Le village de Bouctouche, sur la côte nord du Nouveau-Brunswick, doit se trouver en Acadie, à en juger par le nombre de drapeaux tricolores que l'on retrouve à tous les coins de rue. La principale attraction de Bouctouche, c'est sa dune, et c'est la raison pour laquelle nous y sommes allés, avec Séverine et Claire, deux amies françaises d'Elisa. Un chemin surélevé permet de se promener sur la dune sans marcher dessus, afin de ne pas la dégrader, ce qui fait une ballade sympathique. Des accès permettre de descendre sur la plage et de marcher le long de la mer et des panneaux informatifs sur la faune et la flore locales sont installés le long de la promenade. Il ne pleuvait presque pas, mais le vent qui soufflait de la mer était glacial. Au large, à quelques dizaines de kilomètres, on pouvait voir l'Ile du Prince-Edouard, où nous n'avons pas pu aller, à cause du prix du péage pour le pont. Néanmoins nous avons pu distinguer les nombreuses éoliennes qui tournaient sur la rive sud de l'île.
Pendant que j'écris le paysage change peu, mais on traverse de temps à autres une grande rivière qui a l'air immaculée, sauvage, jamais approchée de l'homme, ce qui est faux, bien sûr, puisqu'on est ici. A l'approche des localités, il y a parfois des champs et tout à l'heure, j'ai vu un castor plonger dans un ruisseau et j'ai vu un orignal effrayé par le train s'enfuir dans les bois. C'est toujours un plaisir de voir des animaux sauvages alors qu'on ne s'y attend pas. J'ai essayé de montrer l'orignal à Elisa, mais elle n'a pas eu le temps de le voir. Elle est au Canada depuis huit mois et n'a jamais vu d'orignal, et moi depuis deux jours et je le vois. Rien à voir avec les animaux sauvages, mais derrière nous vient de s'installer un couple de personnes âgées francophones. J'imagine qu'ils sont francophones, parce que ce n'est pas de l'anglais et ça ressemble vaguement à du français, mais je ne comprends pas un mot de ce qu'ils se disent entre eux.

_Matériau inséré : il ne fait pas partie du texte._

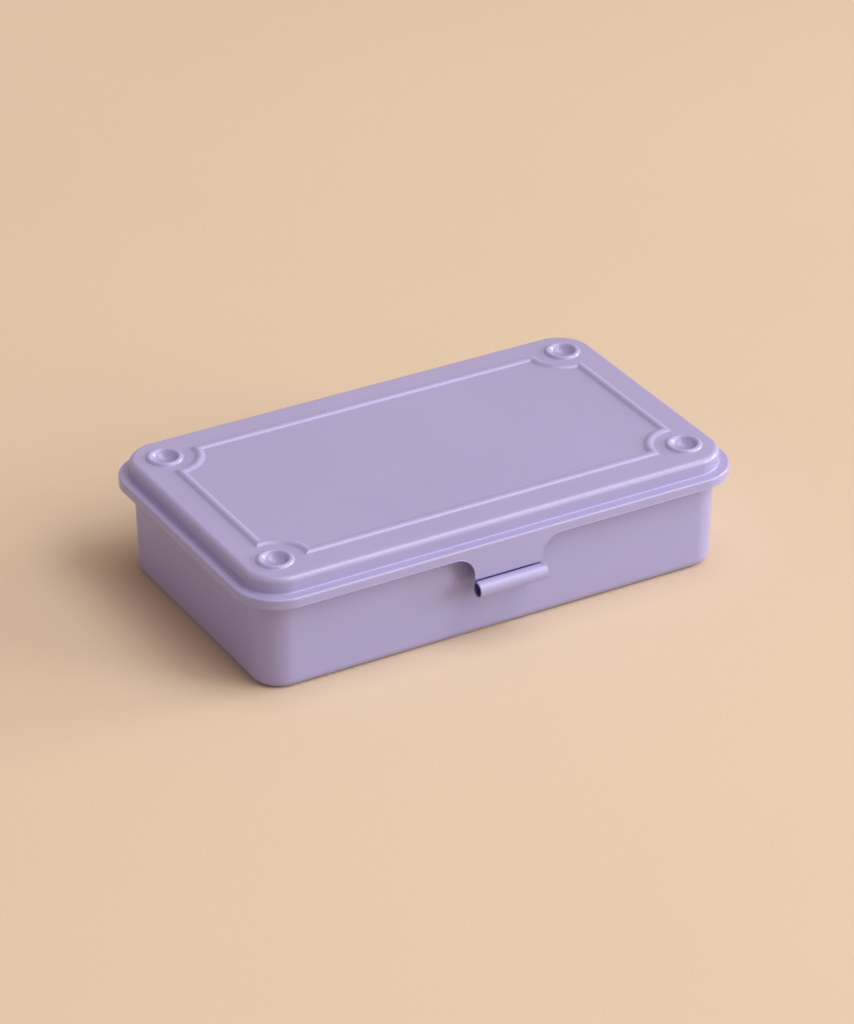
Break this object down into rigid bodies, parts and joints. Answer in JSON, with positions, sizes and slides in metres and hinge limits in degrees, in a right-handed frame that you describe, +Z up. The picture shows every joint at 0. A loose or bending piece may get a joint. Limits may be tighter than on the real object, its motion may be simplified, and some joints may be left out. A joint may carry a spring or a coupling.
{
  "type": "steel storage box",
  "caption": "Shallow pressed-steel storage box with a hinged lid, a raised bead and dimpled pips on top, and a front tongue latch with a rolled finger edge.",
  "frame": {"origin": "centre of the flat underside, on the surface that the box stands on", "axes": "+X along the long side, -Y towards the front latch, +Z up"},
  "size_m": [0.203, 0.1263, 0.0475],
  "materials": {
    "lilac_coat": "satin baked enamel, lilac, on drawn sheet steel",
    "pin_steel": "bright zinc-plated wire"
  },
  "bodies": {
    "box": {"box_body": "lilac_coat", "latch_catch": "lilac_coat", "hinge_left_box_leaf": "lilac_coat", "hinge_right_box_leaf": "lilac_coat", "hinge_left_pin": "pin_steel", "hinge_right_pin": "pin_steel"},
    "lid": {"lid": "lilac_coat", "hinge_left_lid_leaf": "lilac_coat", "hinge_right_lid_leaf": "lilac_coat"}
  },
  "joints": [
    {"name": "lid_hinge", "type": "hinge", "parent": "box", "child": "lid", "pos_m": [0, 0.0595, 0.0345], "axis": [-1, 0, 0], "range_deg": [0, 105]}
  ]
}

De l'anglais, je n'en entends pas des masses (ou « demás », pour Julie) depuis que je suis arrivé. Quand les gens parlent français, pourquoi se priver? Par ailleurs, je suis accompagné d'une française, qui elle même ne fréquente presque que des Français qui travaillent avec elle. Elle a d'ailleurs invité sa « French Connection » ce matin à son appart pour prendre le brunch. Outre Séverine et Claire que j'ai déjà citées, étaient présents Pierre et Béatrice. Elisa nous a régalé avec des oeufs brouillés et du bacon, des bagels avec du Philadelphia cheese et de délicieux pancakes au sirop d'érable. Un vrai brunch canadien, quoi.
Pensez à brosser mon cheval avant de partir ;)
3 commentaires:
Petite correction mineure (mais il faut être précis, hein!) : On dit « Il faut checker LA clutch ». Eh oui, la clutch, c'est féminin (comme la gang, la job... Elisa pourra te faire la liste!). Bon voyage!!
Moi, je veux juste dire que Moncton n'est peut-être LA ville rêvée, mais il y a moyen de s'y faire une vie fort intéressante. Voilà.
Ah non, je veux aussi dire que je veux voir un orignal. Voilà bis.
Séverine, merci pour cette rectification. Tu as raison, il faut être précis.
Elisa, oui, "Peu importe le flacon, pourvu qu'on ait l'ivresse". Moncton, c'est ton flacon, et c'est "ta gang de Fronçais" qui te rend ivre. 'tain c'est beau c'que j'dis.